**Data for this exercise**
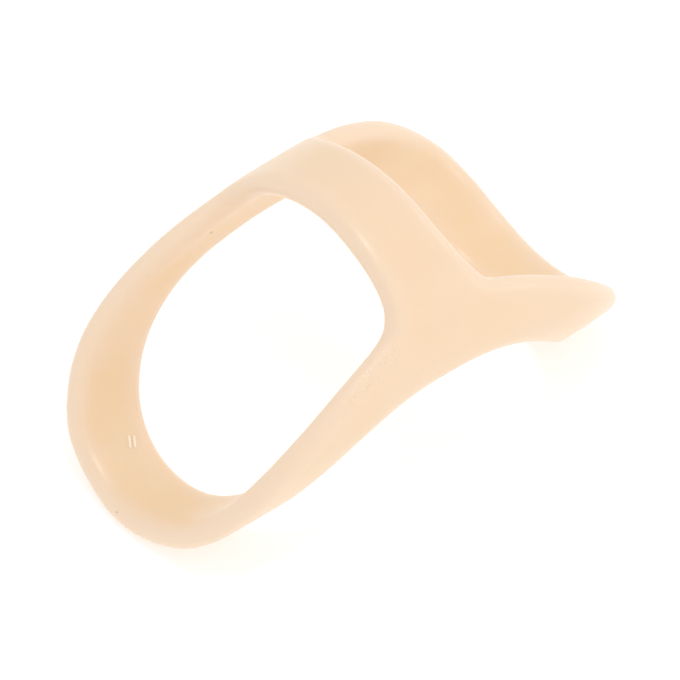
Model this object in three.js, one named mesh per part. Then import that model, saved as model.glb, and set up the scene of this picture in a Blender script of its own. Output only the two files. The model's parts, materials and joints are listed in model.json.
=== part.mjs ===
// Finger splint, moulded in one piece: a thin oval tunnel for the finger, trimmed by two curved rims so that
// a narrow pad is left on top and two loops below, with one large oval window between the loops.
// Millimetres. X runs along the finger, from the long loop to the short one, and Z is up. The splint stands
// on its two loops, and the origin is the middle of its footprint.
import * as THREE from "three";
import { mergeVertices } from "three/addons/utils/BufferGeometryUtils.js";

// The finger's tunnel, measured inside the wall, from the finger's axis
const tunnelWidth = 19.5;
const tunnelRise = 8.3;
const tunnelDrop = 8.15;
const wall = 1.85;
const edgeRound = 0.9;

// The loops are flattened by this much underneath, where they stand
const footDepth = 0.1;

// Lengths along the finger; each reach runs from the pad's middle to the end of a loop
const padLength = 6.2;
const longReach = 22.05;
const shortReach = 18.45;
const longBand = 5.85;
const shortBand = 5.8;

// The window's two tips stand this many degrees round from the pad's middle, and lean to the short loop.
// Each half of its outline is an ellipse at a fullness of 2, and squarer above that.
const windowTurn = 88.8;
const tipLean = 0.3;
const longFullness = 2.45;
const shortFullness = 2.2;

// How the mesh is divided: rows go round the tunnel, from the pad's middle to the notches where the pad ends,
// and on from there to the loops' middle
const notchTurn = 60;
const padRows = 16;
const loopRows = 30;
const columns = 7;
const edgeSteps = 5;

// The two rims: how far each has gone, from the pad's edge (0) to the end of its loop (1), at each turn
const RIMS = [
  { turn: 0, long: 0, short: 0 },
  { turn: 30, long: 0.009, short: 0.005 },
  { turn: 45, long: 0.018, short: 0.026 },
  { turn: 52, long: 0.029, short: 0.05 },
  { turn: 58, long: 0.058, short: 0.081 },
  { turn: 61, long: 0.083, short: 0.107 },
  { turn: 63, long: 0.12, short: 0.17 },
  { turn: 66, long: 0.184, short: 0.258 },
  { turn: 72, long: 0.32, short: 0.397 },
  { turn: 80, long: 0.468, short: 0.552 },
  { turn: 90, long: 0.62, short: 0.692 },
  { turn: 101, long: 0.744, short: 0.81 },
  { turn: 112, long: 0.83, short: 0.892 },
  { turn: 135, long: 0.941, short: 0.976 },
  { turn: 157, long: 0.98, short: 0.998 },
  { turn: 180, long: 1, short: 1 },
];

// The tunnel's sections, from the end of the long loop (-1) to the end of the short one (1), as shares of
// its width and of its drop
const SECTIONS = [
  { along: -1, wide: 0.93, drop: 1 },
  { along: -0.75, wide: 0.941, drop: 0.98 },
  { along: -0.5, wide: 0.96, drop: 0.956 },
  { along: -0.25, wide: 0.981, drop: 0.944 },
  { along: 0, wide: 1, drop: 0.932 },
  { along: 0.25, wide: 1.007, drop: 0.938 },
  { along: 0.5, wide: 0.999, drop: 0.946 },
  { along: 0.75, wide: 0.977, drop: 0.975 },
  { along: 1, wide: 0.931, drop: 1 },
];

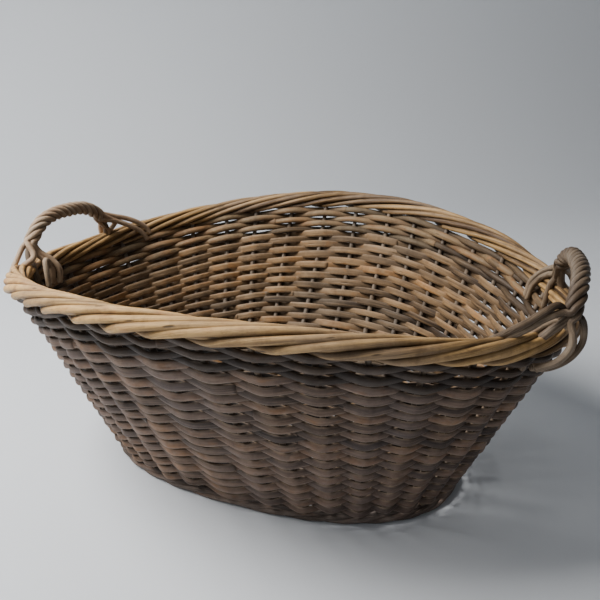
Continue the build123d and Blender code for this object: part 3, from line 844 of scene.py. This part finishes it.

...

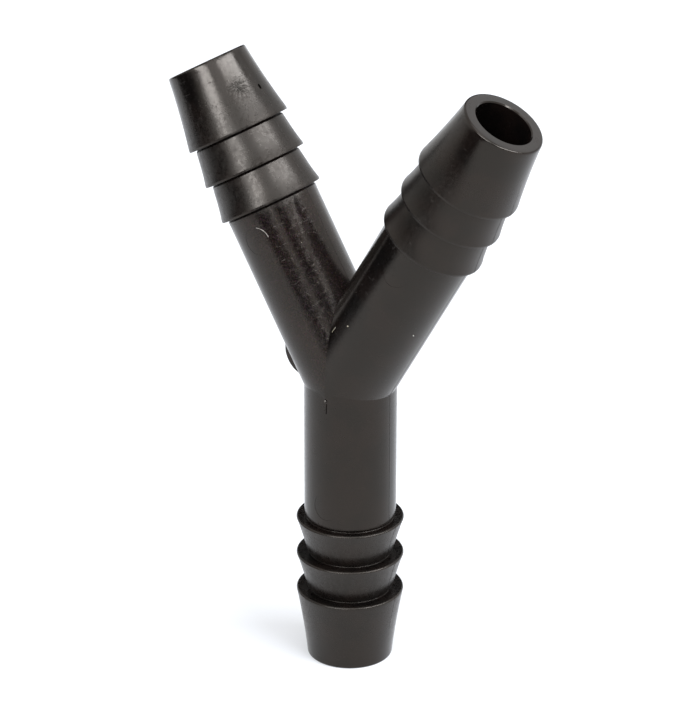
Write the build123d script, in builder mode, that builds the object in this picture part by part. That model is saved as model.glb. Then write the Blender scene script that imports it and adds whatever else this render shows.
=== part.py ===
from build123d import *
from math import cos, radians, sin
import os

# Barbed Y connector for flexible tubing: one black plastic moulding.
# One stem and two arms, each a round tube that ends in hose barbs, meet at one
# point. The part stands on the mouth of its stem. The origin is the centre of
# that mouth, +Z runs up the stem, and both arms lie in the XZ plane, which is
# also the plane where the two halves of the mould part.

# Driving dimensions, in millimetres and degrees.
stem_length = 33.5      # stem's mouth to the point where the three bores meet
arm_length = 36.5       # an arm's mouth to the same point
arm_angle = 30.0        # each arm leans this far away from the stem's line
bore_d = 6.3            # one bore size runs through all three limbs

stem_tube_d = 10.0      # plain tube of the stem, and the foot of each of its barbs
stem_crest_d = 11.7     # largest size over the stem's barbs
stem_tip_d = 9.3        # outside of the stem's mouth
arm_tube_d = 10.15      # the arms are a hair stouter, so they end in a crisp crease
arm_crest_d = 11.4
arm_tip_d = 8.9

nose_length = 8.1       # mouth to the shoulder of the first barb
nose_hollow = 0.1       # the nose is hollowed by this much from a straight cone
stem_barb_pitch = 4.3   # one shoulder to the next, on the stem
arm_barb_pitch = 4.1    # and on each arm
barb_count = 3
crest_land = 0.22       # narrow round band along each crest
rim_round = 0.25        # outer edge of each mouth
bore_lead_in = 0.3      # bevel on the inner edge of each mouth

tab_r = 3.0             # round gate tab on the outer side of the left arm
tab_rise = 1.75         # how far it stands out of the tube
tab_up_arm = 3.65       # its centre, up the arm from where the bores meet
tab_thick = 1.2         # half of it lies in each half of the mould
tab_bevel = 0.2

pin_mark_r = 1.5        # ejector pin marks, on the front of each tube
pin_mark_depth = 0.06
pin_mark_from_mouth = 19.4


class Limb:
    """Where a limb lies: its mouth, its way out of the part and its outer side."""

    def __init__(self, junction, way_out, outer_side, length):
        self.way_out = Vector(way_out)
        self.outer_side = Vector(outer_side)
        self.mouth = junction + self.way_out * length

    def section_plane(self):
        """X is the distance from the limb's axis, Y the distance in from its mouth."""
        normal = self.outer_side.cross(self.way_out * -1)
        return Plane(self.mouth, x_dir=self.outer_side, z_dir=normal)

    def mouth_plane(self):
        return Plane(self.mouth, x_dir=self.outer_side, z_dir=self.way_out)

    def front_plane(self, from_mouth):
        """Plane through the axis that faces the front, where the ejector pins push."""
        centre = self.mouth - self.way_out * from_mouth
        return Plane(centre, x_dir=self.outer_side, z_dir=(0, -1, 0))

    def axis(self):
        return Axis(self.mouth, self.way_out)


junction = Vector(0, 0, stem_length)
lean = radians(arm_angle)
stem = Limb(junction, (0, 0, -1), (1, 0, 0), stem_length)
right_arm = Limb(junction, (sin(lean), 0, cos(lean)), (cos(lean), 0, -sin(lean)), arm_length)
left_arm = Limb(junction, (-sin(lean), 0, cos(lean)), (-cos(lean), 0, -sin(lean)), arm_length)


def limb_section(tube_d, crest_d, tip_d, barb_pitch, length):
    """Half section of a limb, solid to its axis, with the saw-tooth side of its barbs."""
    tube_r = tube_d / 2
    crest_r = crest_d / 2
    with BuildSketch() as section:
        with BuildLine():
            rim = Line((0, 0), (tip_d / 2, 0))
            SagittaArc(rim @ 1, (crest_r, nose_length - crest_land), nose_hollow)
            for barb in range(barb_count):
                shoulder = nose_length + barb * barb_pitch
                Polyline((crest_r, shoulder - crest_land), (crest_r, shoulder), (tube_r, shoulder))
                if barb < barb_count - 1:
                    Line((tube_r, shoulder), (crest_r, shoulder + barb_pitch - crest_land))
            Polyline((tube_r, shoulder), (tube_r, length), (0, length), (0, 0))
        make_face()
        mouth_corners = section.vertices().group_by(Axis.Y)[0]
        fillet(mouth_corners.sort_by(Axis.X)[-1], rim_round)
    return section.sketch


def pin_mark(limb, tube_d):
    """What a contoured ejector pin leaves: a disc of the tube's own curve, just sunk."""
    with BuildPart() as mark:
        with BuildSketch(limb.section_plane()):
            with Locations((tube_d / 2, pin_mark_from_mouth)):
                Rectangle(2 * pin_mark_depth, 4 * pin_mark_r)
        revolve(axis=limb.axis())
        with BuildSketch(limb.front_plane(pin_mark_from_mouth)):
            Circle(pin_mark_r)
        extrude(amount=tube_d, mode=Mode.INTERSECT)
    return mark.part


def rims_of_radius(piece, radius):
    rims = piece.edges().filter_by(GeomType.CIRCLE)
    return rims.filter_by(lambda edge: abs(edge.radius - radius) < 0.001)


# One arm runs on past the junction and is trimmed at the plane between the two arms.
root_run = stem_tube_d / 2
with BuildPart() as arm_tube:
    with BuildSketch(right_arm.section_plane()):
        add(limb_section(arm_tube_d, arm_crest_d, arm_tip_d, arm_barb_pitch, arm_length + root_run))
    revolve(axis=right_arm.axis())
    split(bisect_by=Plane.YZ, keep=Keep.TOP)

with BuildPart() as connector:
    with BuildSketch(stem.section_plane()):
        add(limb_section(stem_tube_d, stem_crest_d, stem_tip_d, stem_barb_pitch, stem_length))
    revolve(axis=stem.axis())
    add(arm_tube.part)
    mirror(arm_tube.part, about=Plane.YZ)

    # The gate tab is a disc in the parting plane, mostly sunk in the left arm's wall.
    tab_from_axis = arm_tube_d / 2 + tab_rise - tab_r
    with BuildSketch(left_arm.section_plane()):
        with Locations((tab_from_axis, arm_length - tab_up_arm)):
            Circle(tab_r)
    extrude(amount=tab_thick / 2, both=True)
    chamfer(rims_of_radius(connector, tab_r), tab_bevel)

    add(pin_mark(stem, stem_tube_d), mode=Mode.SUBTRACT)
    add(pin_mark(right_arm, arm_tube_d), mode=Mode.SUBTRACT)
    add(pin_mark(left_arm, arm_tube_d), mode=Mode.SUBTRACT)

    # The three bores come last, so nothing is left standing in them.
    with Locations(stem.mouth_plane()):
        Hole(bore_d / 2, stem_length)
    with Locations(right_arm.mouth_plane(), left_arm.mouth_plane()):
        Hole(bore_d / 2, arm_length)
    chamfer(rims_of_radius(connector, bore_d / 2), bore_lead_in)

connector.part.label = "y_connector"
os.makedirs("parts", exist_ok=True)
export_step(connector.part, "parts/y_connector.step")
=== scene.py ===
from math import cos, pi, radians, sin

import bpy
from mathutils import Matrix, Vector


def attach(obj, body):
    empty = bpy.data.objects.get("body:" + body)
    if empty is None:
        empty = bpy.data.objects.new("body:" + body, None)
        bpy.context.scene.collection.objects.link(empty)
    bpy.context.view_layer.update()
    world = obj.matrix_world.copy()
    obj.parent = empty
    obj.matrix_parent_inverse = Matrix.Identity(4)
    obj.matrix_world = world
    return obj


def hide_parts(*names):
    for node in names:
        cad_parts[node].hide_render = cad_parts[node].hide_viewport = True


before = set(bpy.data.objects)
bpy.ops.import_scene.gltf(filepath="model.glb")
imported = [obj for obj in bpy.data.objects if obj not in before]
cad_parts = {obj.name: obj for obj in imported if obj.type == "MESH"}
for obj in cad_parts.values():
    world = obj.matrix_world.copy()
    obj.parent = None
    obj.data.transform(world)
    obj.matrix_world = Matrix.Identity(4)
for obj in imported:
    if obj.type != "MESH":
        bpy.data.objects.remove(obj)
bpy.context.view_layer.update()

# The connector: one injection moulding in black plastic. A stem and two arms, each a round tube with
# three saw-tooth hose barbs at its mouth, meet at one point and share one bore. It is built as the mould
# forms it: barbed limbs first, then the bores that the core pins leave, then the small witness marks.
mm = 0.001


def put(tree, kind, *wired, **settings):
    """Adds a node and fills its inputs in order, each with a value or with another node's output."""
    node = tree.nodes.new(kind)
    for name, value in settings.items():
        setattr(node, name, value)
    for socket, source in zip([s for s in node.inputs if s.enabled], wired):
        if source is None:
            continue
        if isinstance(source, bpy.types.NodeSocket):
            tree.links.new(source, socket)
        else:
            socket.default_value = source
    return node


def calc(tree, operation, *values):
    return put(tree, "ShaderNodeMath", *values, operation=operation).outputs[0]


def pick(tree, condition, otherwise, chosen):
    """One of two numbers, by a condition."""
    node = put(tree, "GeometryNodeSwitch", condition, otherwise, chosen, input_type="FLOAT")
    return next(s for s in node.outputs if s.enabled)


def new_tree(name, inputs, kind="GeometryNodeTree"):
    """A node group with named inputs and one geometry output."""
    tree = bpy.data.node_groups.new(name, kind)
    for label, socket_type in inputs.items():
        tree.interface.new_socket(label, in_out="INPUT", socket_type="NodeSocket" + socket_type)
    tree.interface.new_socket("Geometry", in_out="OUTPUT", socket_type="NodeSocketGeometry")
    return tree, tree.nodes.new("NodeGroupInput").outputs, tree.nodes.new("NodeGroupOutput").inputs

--

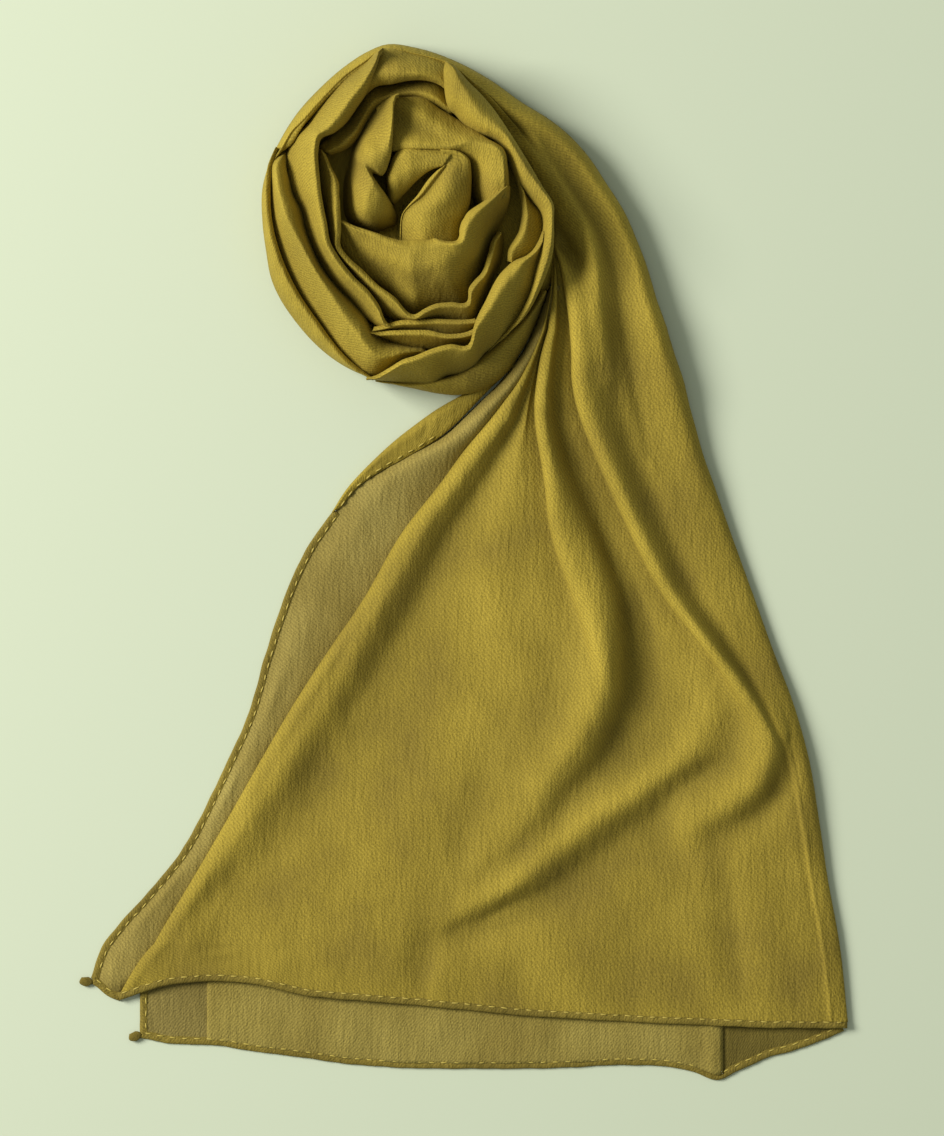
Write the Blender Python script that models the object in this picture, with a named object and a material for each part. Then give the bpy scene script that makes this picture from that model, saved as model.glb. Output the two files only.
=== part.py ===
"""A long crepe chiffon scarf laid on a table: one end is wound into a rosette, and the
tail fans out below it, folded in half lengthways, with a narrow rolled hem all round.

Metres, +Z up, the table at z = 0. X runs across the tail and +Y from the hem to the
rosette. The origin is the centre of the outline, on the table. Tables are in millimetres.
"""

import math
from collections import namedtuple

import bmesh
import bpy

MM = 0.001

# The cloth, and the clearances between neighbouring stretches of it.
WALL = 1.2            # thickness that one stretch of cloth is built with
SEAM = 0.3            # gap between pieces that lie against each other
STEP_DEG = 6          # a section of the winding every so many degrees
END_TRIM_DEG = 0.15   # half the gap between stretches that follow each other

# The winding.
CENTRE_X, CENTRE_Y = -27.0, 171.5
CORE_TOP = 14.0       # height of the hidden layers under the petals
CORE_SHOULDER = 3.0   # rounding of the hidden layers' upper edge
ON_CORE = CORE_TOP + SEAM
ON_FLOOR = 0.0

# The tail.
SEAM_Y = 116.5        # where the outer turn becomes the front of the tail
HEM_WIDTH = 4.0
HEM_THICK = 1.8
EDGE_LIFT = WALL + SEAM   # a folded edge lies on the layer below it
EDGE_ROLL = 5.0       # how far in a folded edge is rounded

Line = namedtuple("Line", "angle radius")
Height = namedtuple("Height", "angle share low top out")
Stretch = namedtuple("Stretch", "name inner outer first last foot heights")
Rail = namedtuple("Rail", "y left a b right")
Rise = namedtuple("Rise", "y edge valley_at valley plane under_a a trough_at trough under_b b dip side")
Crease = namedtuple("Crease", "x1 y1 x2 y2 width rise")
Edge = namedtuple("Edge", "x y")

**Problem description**
Each line from the line with "add(pin_mark(stem, stem_tube_d), mode=Mode.SUBTRACT)" to the line with "before = set(bpy.data.objects)" is to be echoed exactly; both boundary lines are included, and nothing else is to be output.

**Task answer**
    add(pin_mark(stem, stem_tube_d), mode=Mode.SUBTRACT)
    add(pin_mark(right_arm, arm_tube_d), mode=Mode.SUBTRACT)
    add(pin_mark(left_arm, arm_tube_d), mode=Mode.SUBTRACT)

    # The three bores come last, so nothing is left standing in them.
    with Locations(stem.mouth_plane()):
        Hole(bore_d / 2, stem_length)
    with Locations(right_arm.mouth_plane(), left_arm.mouth_plane()):
        Hole(bore_d / 2, arm_length)
    chamfer(rims_of_radius(connector, bore_d / 2), bore_lead_in)

connector.part.label = "y_connector"
os.makedirs("parts", exist_ok=True)
export_step(connector.part, "parts/y_connector.step")
=== scene.py ===
from math import cos, pi, radians, sin

import bpy
from mathutils import Matrix, Vector


def attach(obj, body):
    empty = bpy.data.objects.get("body:" + body)
    if empty is None:
        empty = bpy.data.objects.new("body:" + body, None)
        bpy.context.scene.collection.objects.link(empty)
    bpy.context.view_layer.update()
    world = obj.matrix_world.copy()
    obj.parent = empty
    obj.matrix_parent_inverse = Matrix.Identity(4)
    obj.matrix_world = world
    return obj


def hide_parts(*names):
    for node in names:
        cad_parts[node].hide_render = cad_parts[node].hide_viewport = True


before = set(bpy.data.objects)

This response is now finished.